==== DATA TO PROCESS

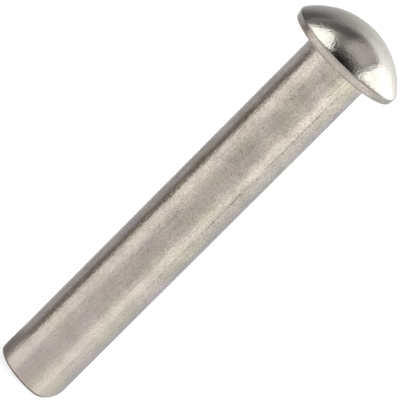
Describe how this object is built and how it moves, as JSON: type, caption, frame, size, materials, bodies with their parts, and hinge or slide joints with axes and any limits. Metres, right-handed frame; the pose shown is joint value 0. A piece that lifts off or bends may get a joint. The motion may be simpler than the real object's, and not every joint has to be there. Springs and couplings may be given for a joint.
{
  "type": "round head rivet",
  "caption": "Solid rivet with a plain round shank, a low domed head with a short blunt rim, and a tail cropped slightly out of square with one rolled edge.",
  "frame": {"origin": "on the shank's axis, at the level of the longest point of the tail, where the rivet stands", "axes": "+Z along the shank's axis from the tail to the crown of the head; +X towards the side where the tail's edge is rolled over; +Y completes the right-handed frame"},
  "size_m": [0.0138, 0.0138, 0.0538],
  "materials": {
    "steel": "stainless steel, satin and finely mottled on the shank, matt on the rim, bright on the dome"
  },
  "bodies": {
    "root": {"rivet": "steel"}
  },
  "joints": []
}
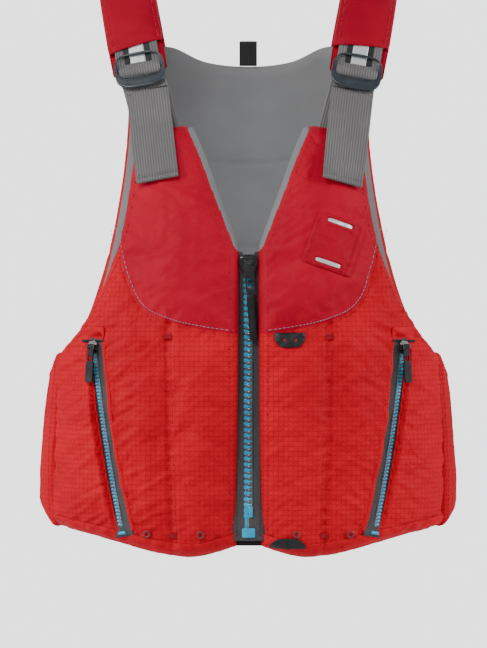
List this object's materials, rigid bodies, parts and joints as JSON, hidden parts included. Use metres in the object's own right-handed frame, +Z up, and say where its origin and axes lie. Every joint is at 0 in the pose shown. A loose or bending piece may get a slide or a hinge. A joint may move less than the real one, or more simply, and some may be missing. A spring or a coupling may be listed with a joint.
{
  "type": "life jacket",
  "caption": "Front-opening paddling life jacket with foam panels, a centre zip, zipped pockets and adjustable shoulder straps.",
  "frame": {"origin": "middle of the width and depth, at the lowest point of the front hem", "axes": "+Z up, +X to the wearer's left, the front zip faces -Y"},
  "size_m": [0.4582, 0.3105, 0.6387],
  "materials": {
    "outer_fabric": "red ripstop nylon",
    "yoke_fabric": "crimson plain-weave nylon",
    "liner_fabric": "grey plain-weave liner",
    "foam": "closed-cell flotation foam",
    "mesh_fabric": "black open mesh",
    "webbing": "grey ribbed polyester webbing",
    "black_webbing": "black webbing",
    "buckle_plastic": "slate acetal, satin",
    "zip_tape": "grey knitted zip tape",
    "zip_teeth": "turquoise moulded teeth",
    "zip_metal": "black painted zinc",
    "rubber_parts": "moulded black rubber"
  },
  "bodies": {
    "back": {"back_foam": "foam", "back_cover": "outer_fabric", "back_liner": "liner_fabric", "back_mesh": "mesh_fabric", "back_hem_band": "black_webbing", "hang_loop": "black_webbing", "rear_shoulder_pads": "outer_fabric", "side_straps": "black_webbing", "side_ladder_locks": "buckle_plastic", "right_side_panel": "outer_fabric", "left_side_panel": "outer_fabric"},
    "right_front": {"right_yoke_foam": "foam", "right_centre_foam": "foam", "right_side_foam": "foam", "right_yoke_cover": "yoke_fabric", "right_front_cover": "outer_fabric", "right_front_liner": "liner_fabric", "right_pocket_lining": "liner_fabric", "right_hem_binding": "outer_fabric", "right_hem_eyelets": "zip_metal", "right_pocket_zip": "zip_teeth", "right_front_shoulder_pad": "outer_fabric", "right_shoulder_webbing": "webbing", "right_chest_webbing": "webbing", "right_zip_tape": "zip_tape", "right_zip_teeth": "zip_teeth", "zip_insertion_pin": "zip_teeth"},
    "right_shoulder_lock": {"right_ladder_lock": "buckle_plastic", "right_webbing_wrap": "webbing"},
    "right_tail": {"right_strap_tail": "webbing"},
    "right_pocket_slider_body": {"right_pocket_slider": "zip_metal"},
    "right_pocket_pull_body": {"right_pocket_pull": "rubber_parts"},
    "left_front": {"left_yoke_foam": "foam", "left_centre_foam": "foam", "left_side_foam": "foam", "left_yoke_cover": "yoke_fabric", "left_front_cover": "outer_fabric", "left_front_liner": "liner_fabric", "left_pocket_lining": "liner_fabric", "left_hem_binding": "outer_fabric", "left_hem_eyelets": "zip_metal", "left_pocket_zip": "zip_teeth", "left_front_shoulder_pad": "outer_fabric", "left_shoulder_webbing": "webbing", "left_chest_webbing": "webbing", "left_zip_tape": "zip_tape", "left_zip_teeth": "zip_teeth", "zip_retainer_box": "zip_teeth", "zip_base_stay": "black_webbing", "lash_patch": "yoke_fabric", "rubber_lash_tab": "rubber_parts", "hem_half_moon": "rubber_parts"},
    "left_shoulder_lock": {"left_ladder_lock": "buckle_plastic", "left_webbing_wrap": "webbing"},
    "left_tail": {"left_strap_tail": "webbing"},
    "left_pocket_slider_body": {"left_pocket_slider": "zip_metal"},
    "left_pocket_pull_body": {"left_pocket_pull": "rubber_parts"},
    "front_slider_body": {"front_zip_slider": "zip_metal"},
    "front_pull_body": {"front_zip_pull": "zip_metal", "front_zip_tab": "rubber_parts"}
  },
  "joints": [
    {"name": "right_front_swing", "type": "hinge", "parent": "back", "child": "right_front", "pos_m": [-0.213, -0.054, 0.12], "axis": [0, -0.035, -0.9994], "range_deg": [0, 60]},
    {"name": "right_pocket_zip_slide", "type": "slide", "parent": "right_front", "child": "right_pocket_slider_body", "axis": [0.1515, -0.0494, -0.9872], "range_m": [0, 0.186]},
    {"name": "right_pocket_pull_hinge", "type": "hinge", "parent": "right_pocket_slider_body", "child": "right_pocket_pull_body", "pos_m": [-0.16651, -0.11603, 0.22287], "axis": [-0.8774, 0.4717, 0.0877], "range_deg": [0, 120]},
    {"name": "right_shoulder_lock_tilt", "type": "hinge", "parent": "right_front", "child": "right_shoulder_lock", "pos_m": [-0.11972, -0.06083, 0.53577], "axis": [-0.9833, 0, -0.1822], "range_deg": [0, 30]},
    {"name": "right_strap_tail_flip", "type": "hinge", "parent": "right_shoulder_lock", "child": "right_tail", "pos_m": [-0.11272, -0.07905, 0.498], "axis": [-0.9833, 0, -0.1822], "range_deg": [0, 60]},
    {"name": "left_front_swing", "type": "hinge", "parent": "back", "child": "left_front", "pos_m": [0.213, -0.054, 0.12], "axis": [0, 0.035, 0.9994], "range_deg": [0, 60]},
    {"name": "left_pocket_zip_slide", "type": "slide", "parent": "left_front", "child": "left_pocket_slider_body", "axis": [-0.1515, -0.0497, -0.9872], "range_m": [0, 0.186]},
    {"name": "left_pocket_pull_hinge", "type": "hinge", "parent": "left_pocket_slider_body", "child": "left_pocket_pull_body", "pos_m": [0.16651, -0.11603, 0.22287], "axis": [-0.8774, -0.4717, -0.0877], "range_deg": [0, 120]},
    {"name": "left_shoulder_lock_tilt", "type": "hinge", "parent": "left_front", "child": "left_shoulder_lock", "pos_m": [0.11972, -0.06083, 0.53577], "axis": [-0.9833, 0, 0.1822], "range_deg": [0, 30]},
    {"name": "left_strap_tail_flip", "type": "hinge", "parent": "left_shoulder_lock", "child": "left_tail", "pos_m": [0.11272, -0.07905, 0.498], "axis": [-0.9833, 0, 0.1822], "range_deg": [0, 60]},
    {"name": "front_zip_slide", "type": "slide", "parent": "left_front", "child": "front_slider_body", "axis": [0, 0, -1], "range_m": [0, 0.262]},
    {"name": "front_zip_pull_hinge", "type": "hinge", "parent": "front_slider_body", "child": "front_pull_body", "pos_m": [0, -0.139, 0.312], "axis": [-0.9976, 0, -0.0698], "range_deg": [0, 150]}
  ]
}
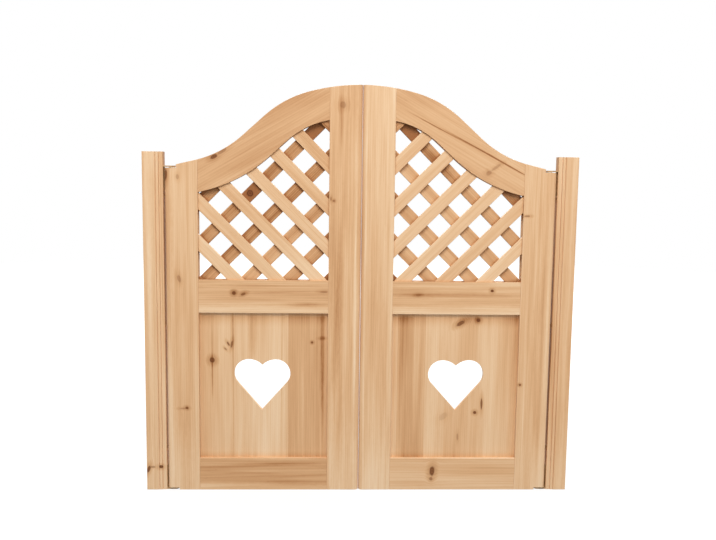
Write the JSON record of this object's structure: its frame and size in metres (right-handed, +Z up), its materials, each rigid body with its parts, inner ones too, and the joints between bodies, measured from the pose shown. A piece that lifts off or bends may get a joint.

========

● **WRITTEN REQUEST**: Only lines with the word "object" should be collected from the material.

● **SOLUTION**:
Describe how this object is built and how it moves, as JSON: type, caption, frame, size, materials, bodies with their parts, and hinge or slide joints with axes and any limits. Metres, right-handed frame; the pose shown is joint value 0. A piece that lifts off or bends may get a joint. The motion may be simpler than the real object's, and not every joint has to be there. Springs and couplings may be given for a joint.
List this object's materials, rigid bodies, parts and joints as JSON, hidden parts included. Use metres in the object's own right-handed frame, +Z up, and say where its origin and axes lie. Every joint is at 0 in the pose shown. A loose or bending piece may get a slide or a hinge. A joint may move less than the real one, or more simply, and some may be missing. A spring or a coupling may be listed with a joint.
Write the JSON record of this object's structure: its frame and size in metres (right-handed, +Z up), its materials, each rigid body with its parts, inner ones too, and the joints between bodies, measured from the pose shown. A piece that lifts off or bends may get a joint.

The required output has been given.